Trade and climate change would be among the chief issues on next month's agenda, Mr. Froman said. In addressing them, the leaders hope to increase the chances of progress for other international forums, specifically talks on climate change scheduled for later this year in Copenhagen. Their discussion on trade comes in the face of the major hurdle of reviving the long-stalled Doha Round of negotiations, named after the city where they began, to liberalize international trade.
"Given what many key allies regard as the nuanced ambivalence of the Obama administration on trade liberalization, the G-20 nations will be eager to hear the President's views on how to provide impetus to completing the Doha Round," Mr.
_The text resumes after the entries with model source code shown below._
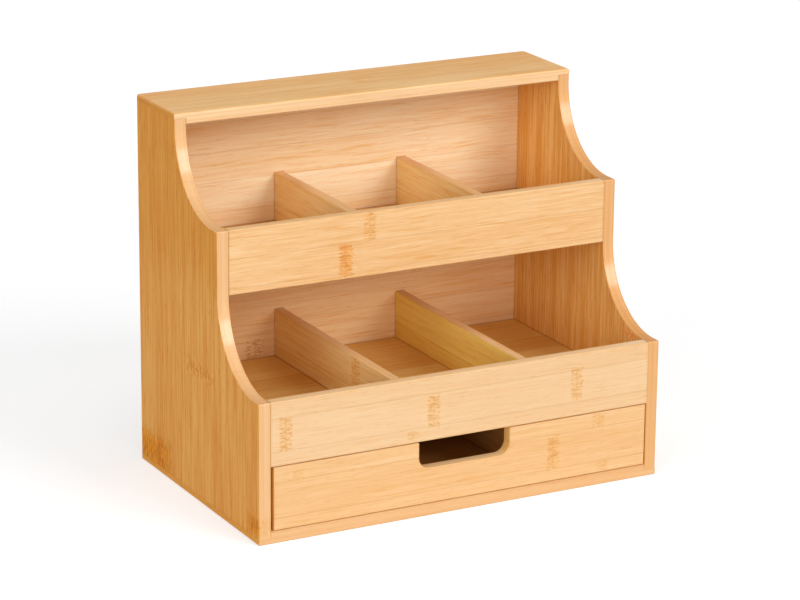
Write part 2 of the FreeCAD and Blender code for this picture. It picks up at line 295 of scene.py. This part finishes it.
# Strips: over what lengths and how far the seams wander, in millimetres; over how many strips
# their widths vary; and the distances from a seam between which its line fades, in millimetres.
SEAM_WOBBLE = Streaks(60.0, 30.0)
SEAM_WANDER = 0.8
UNEVEN_REACH = 2.2
SEAM_FADE = (0.1, 0.55)

# How far apart each strip's and each board's own fibres are taken, in millimetres.
STRIP_SHIFT = 900.0
BOARD_SHIFT = 211.0

# Fibres. Lengths in millimetres. The sway's and the cloud's widths are in millimetres too, and
# the others are in hairs.
SWAY = Streaks(55.0, 16.0, 1.0)
CLOUD = Streaks(120.0, 45.0, 1.0)
BROAD = Streaks(90.0, 4.3)
BRUSH = Streaks(30.0, 2.1)
FLECK = Streaks(9.0, 0.9, 1.0)
FINE_DETAIL = 3.0
FINE_ROUGHNESS = 0.6
PLY_LENGTHS = (300.0, 1.0, 1.1)

# The noise between which brush marks and flecks appear, and how much the layers change the tone.
BRUSH_RISE = (0.55, 0.72)
FLECK_RISE = (0.62, 0.74)
BRUSH_WEIGHT = 0.32
CLOUD_WEIGHT = 0.5

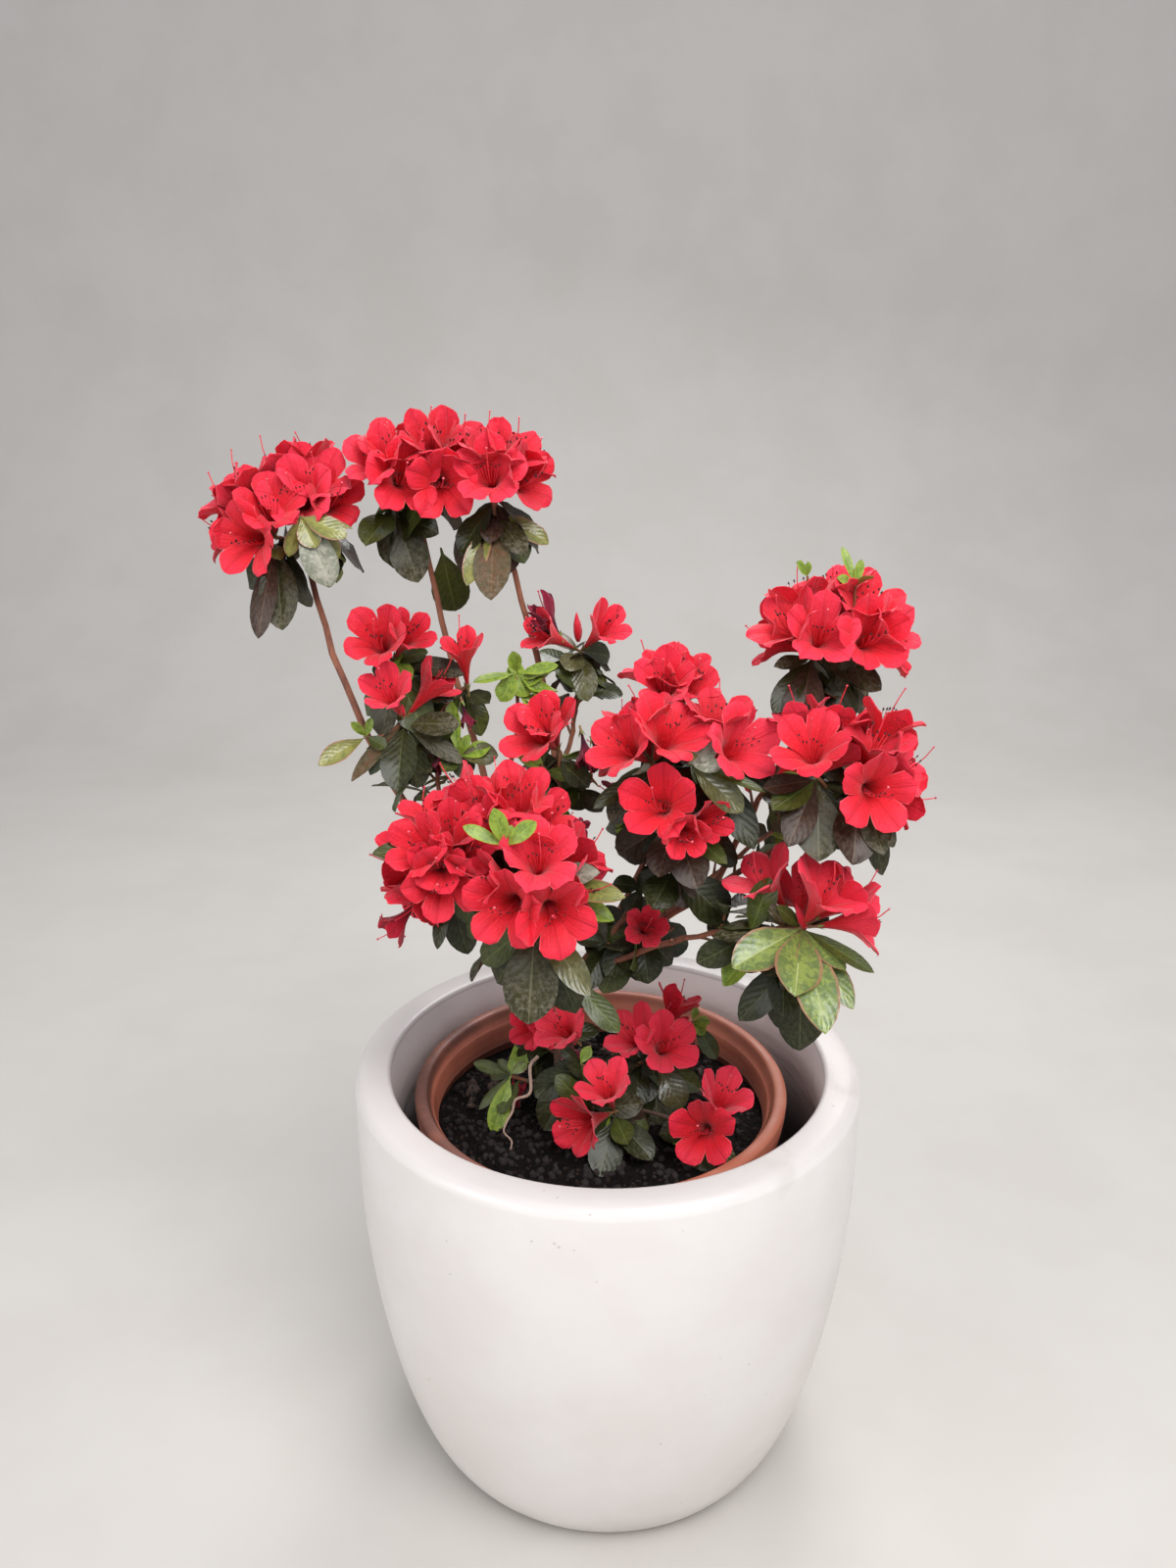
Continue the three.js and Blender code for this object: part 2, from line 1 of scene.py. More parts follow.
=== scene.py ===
# %% [markdown]
# # A red azalea in its white planter
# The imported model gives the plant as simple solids: pots, soil, trunk, boughs, and one mass of
# blooms and leaves for each bough. This lesson keeps their places and sizes, and makes each of
# them again as it really looks. Loading the frame comes first, and its solids are hidden later
# where the new pieces take their place.

# %% Load the frame
import math

import bpy
import numpy as np
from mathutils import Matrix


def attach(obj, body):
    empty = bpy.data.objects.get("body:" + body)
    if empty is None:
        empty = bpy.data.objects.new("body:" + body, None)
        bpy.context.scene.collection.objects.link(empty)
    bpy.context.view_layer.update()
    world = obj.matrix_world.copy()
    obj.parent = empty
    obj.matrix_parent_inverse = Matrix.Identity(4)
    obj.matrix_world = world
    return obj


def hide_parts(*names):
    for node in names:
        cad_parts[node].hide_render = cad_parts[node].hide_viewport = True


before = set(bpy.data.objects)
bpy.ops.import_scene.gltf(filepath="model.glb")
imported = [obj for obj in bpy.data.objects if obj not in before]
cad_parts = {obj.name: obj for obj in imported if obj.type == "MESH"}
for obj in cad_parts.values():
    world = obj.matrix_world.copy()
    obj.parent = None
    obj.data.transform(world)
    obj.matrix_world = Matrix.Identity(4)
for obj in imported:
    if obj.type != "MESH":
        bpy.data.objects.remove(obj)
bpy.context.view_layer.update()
MM = 0.001  # the plant's numbers are in millimetres, and Blender's in metres
scene = bpy.context.scene

# %% [markdown]
# ## Camera
# The photograph looks down on the planter from standing height, close by and a little to the left.
# A camera could be aimed with a Track To constraint, but a plain turn keeps it level and exact.

# %% Set up the camera
PITCH = 71.88
lens = bpy.data.cameras.new("camera")
lens.lens = 29.09
lens.sensor_width = 36
camera = bpy.data.objects.new("camera", lens)
camera.location = (-0.01156, -0.6755, 0.649)
camera.rotation_euler = (math.radians(PITCH), 0, 0)
scene.collection.objects.link(camera)
scene.camera = camera
print("camera: pitched", round(PITCH - 90, 2), "degrees")

# %% [markdown]
# Where the photograph shows a bloom or a leaf well, the tables below hold its place in the
# photograph, across and down in pixels. A line of sight through that place, met with a depth or
# with the known length of the thing, gives its place in space.

# %% Places in the photograph
PHOTO_WIDE, PHOTO_HIGH = 1200, 1600
FOCAL = PHOTO_HIGH * lens.lens / lens.sensor_width
EYE = np.array(camera.location) / MM


def unit(vector):
    vector = np.asarray(vector, float)
    return vector / np.linalg.norm(vector)


def sight(across, down):
    """The direction in which the camera sees a place in the photograph."""
    ray = ((across - PHOTO_WIDE / 2) / FOCAL, (PHOTO_HIGH / 2 - down) / FOCAL, -1.0)
    return unit(np.array(camera.rotation_euler.to_matrix()) @ ray)


def seen_at(across, down, y):
    """The point seen there whose y is known, in millimetres."""
    ray = sight(across, down)
    return EYE + ray * (y - EYE[1]) / ray[1]


def reach_of(foot, across, down):
    """How far from a foot the line of sight passes, in millimetres."""
    return np.linalg.norm(np.cross(sight(across, down), EYE - foot))


def aimed(foot, across, down, reach, behind=False):
    """The way from a foot to the point a reach away that is seen there, or nearest to it."""
    ray, back = sight(across, down), EYE - foot
    half = back @ ray
    root = math.sqrt(max(half ** 2 - back @ back + reach ** 2, 0))
    return unit(EYE + ray * (-half + (root if behind else -root)) - foot)


print("focal length:", round(FOCAL), "pixels")

# %% [markdown]
# ## Light
# The plant stands outdoors in soft shade. Three large area lights give that: a key from the upper
# right, a weaker fill from the left, and one from behind that lifts the rims of the petals.

# %% Light the scene
def softbox(name, place, target, size, energy):
    light = bpy.data.lights.new(name, "AREA")
    light.shape = "DISK"
    light.size = size
    light.energy = energy
    lamp = bpy.data.objects.new(name, light)
    lamp.location = place
    aim = np.subtract(target, place)
    yaw, drop = math.atan2(aim[1], aim[0]), math.atan2(math.hypot(aim[0], aim[1]), -aim[2])
    lamp.rotation_euler = (drop, 0, yaw - math.pi / 2)
    scene.collection.objects.link(lamp)


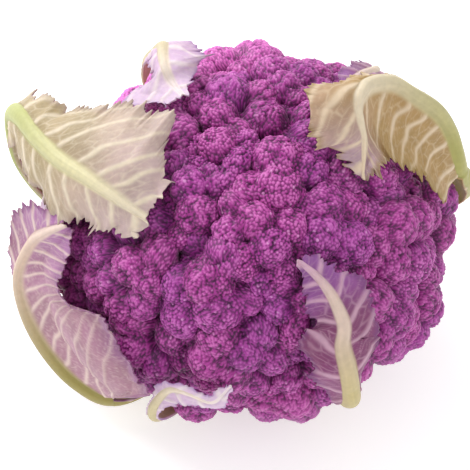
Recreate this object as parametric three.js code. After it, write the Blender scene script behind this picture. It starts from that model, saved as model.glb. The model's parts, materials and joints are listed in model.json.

Price said.
But on the trade issue, observers may count it a victory if the talks can simply ward off more backsliding on protectionism despite the free-trade pledges that were central to both the Washington and London meetings.
Despite pledges issued in Washington and London, Mr. Price pointed out, 17 of the G-20 countries have enacted protectionist measures of one form or another since the onset of the economic crisis. Mr. Froman argued, however, that the Washington and London pledges had produced significant if imperfect results.
"I think it has effectively constrained what otherwise might have taken place in the absence of such a pledge," he said. "While a number of countries have adopted action that might be called protectionist in one form or another, it has not had a meaningful effect [in restricting] global trade, and that was really the purpose of the protectionism pledge, to avoid the downward spiral of trade that occurred in the 1930s and ... I think it's achieved that."
Mr. Froman said that reviewing the initiatives of past meetings was an important part of this one.
"So we'll take stock of what we announced earlier, [see] where we are in the process of implementation, and what further steps need to be taken," he said. In addition, he said the leaders will continue to try to seek consensus on a vision for "the foundation for the global economic growth model ... coming out of this crisis."
Among the things the G-20 leaders will be called on to assess over time is the future of the G-20 itself. The organization began in 1997 as a forum for finance ministers. It was only in November, in the face of the cratering of the world economy, that those nations' leaders assembled for their first time under its organization.
"President Bush decided that given the severity of the crisis and its potential impact on developing countries, it was important to have a broadly representative group of leaders," Mr. Price said.
"We were in the midst of an unprecedented situation with events breaking on an almost daily basis in many countries. We thought very carefully about how to do this and, after extensive consultations with foreign leaders, concluded that the G-20 was the right format."
So while the Pittsburgh summit is only the third gathering under the G-20 banner, there is no firm decision yet on whether the format will be institutionalized. Will it outlast the financial crisis that produced it or will it revert to a forum for finance officials?
Mr. Froman said no decision has been made.
"I think it has proven to be a useful forum for dealing, certainly with the financial crisis and, I think, broader economic issues," he said. "And I think the leaders are likely to ... assess whether it has an ongoing role, but I think people have been pretty pleased with what it's done so far."